No one ever wants to think about the possibility of a nursing home. Yet long-term care may figure prominently in many of our lives.
The New York Times recently published two articles by Jane Brody about how to choose a nursing home community carefully. In part one, Nursing Home Unthinkable? Be Prepared in Case It’s Inevitable, she interviews people who point out how the biggest problem for most families is the timing — the necessity of choosing a nursing community with little time for discovery or preparation.
The piece presents a veritable checklist to help a family go about making a choice when true nursing care is required.
Best Quote in Part I
Nursing homes generally have had a bad reputation as smelly, indifferent places where people go to die. But “there are some homes that are better than being at home,” Ms.

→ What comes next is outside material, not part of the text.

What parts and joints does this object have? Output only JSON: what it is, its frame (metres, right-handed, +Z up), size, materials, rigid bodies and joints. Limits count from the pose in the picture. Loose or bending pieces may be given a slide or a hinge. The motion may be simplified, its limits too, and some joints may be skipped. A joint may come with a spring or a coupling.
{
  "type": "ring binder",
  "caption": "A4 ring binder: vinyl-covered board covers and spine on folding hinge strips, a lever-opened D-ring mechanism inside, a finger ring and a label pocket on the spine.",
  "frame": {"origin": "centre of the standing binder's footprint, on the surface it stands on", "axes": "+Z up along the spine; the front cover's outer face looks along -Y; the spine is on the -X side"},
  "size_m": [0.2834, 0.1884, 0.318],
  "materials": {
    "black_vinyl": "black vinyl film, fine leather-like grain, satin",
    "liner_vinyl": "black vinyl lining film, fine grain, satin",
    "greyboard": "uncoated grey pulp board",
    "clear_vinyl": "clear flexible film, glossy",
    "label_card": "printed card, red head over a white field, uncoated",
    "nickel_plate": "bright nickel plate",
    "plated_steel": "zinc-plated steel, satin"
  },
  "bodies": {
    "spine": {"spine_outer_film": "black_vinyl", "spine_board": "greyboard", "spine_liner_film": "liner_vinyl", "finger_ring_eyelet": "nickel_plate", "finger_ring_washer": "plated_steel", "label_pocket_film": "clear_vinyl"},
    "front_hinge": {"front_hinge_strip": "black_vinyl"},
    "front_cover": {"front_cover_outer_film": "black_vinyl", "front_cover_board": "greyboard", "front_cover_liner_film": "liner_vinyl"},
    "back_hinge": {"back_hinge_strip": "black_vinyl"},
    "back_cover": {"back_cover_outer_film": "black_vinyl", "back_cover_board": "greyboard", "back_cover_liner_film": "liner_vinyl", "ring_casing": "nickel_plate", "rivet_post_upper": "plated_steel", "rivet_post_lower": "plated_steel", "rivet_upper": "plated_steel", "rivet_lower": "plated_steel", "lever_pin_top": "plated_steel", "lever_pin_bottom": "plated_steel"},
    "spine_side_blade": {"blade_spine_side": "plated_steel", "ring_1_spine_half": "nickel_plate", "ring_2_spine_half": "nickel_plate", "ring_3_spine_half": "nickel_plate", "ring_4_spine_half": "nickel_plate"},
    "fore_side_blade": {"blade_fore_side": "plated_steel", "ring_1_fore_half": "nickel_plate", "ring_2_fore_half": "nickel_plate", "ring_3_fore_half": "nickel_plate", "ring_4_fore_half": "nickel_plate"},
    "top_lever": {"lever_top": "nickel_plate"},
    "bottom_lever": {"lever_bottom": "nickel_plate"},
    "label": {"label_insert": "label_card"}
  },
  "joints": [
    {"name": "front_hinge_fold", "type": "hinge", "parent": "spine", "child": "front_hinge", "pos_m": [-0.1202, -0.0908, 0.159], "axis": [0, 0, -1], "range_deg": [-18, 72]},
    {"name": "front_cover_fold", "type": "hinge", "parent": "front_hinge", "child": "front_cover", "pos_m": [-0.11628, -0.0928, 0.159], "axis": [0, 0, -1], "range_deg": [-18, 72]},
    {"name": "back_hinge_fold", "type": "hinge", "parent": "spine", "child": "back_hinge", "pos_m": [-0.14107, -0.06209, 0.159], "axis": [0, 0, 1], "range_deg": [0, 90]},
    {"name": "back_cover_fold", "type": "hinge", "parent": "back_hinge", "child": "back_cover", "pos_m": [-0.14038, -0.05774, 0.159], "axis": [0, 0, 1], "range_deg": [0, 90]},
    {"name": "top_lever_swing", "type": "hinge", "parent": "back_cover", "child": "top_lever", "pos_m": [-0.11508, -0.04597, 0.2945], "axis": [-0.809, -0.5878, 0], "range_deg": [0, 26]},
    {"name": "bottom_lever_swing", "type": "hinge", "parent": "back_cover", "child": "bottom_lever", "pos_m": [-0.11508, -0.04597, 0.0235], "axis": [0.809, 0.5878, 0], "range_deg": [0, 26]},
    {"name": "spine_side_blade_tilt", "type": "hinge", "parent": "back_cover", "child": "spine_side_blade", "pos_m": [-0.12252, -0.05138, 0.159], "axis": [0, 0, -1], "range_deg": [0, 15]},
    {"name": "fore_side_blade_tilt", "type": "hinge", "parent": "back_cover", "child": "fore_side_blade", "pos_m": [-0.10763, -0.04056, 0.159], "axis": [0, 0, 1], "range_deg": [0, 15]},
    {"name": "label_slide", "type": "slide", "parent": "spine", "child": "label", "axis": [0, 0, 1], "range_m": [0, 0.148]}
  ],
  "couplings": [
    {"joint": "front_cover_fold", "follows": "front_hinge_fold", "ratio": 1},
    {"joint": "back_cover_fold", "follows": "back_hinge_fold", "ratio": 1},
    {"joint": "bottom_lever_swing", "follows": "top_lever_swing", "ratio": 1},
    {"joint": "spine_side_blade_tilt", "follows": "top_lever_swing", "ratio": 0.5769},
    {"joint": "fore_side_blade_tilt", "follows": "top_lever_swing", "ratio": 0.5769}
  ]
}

Leefer said in an interview. “And there are many more good facilities than bad ones.”
The second of the two New York Times article, Picking a Nursing Home Shouldn’t Be Trial and Error, focuses primarily on the importance of making careful choices when a family member has a brain disease which requires more sustained and protected care. In this article Brody makes two especially good points:
— More expensive or a pretty environment is not necessarily better.
— Observe and ask questions about how much a care community relies on sedatives or antipsychotic medications.
For years and years Jane Brody has been a “go-to” resource for personal health and nutrition information and especially for helping people understand many of the factors that contribute to a healthy life. These two articles are well worth reading now and bookmarking for the future.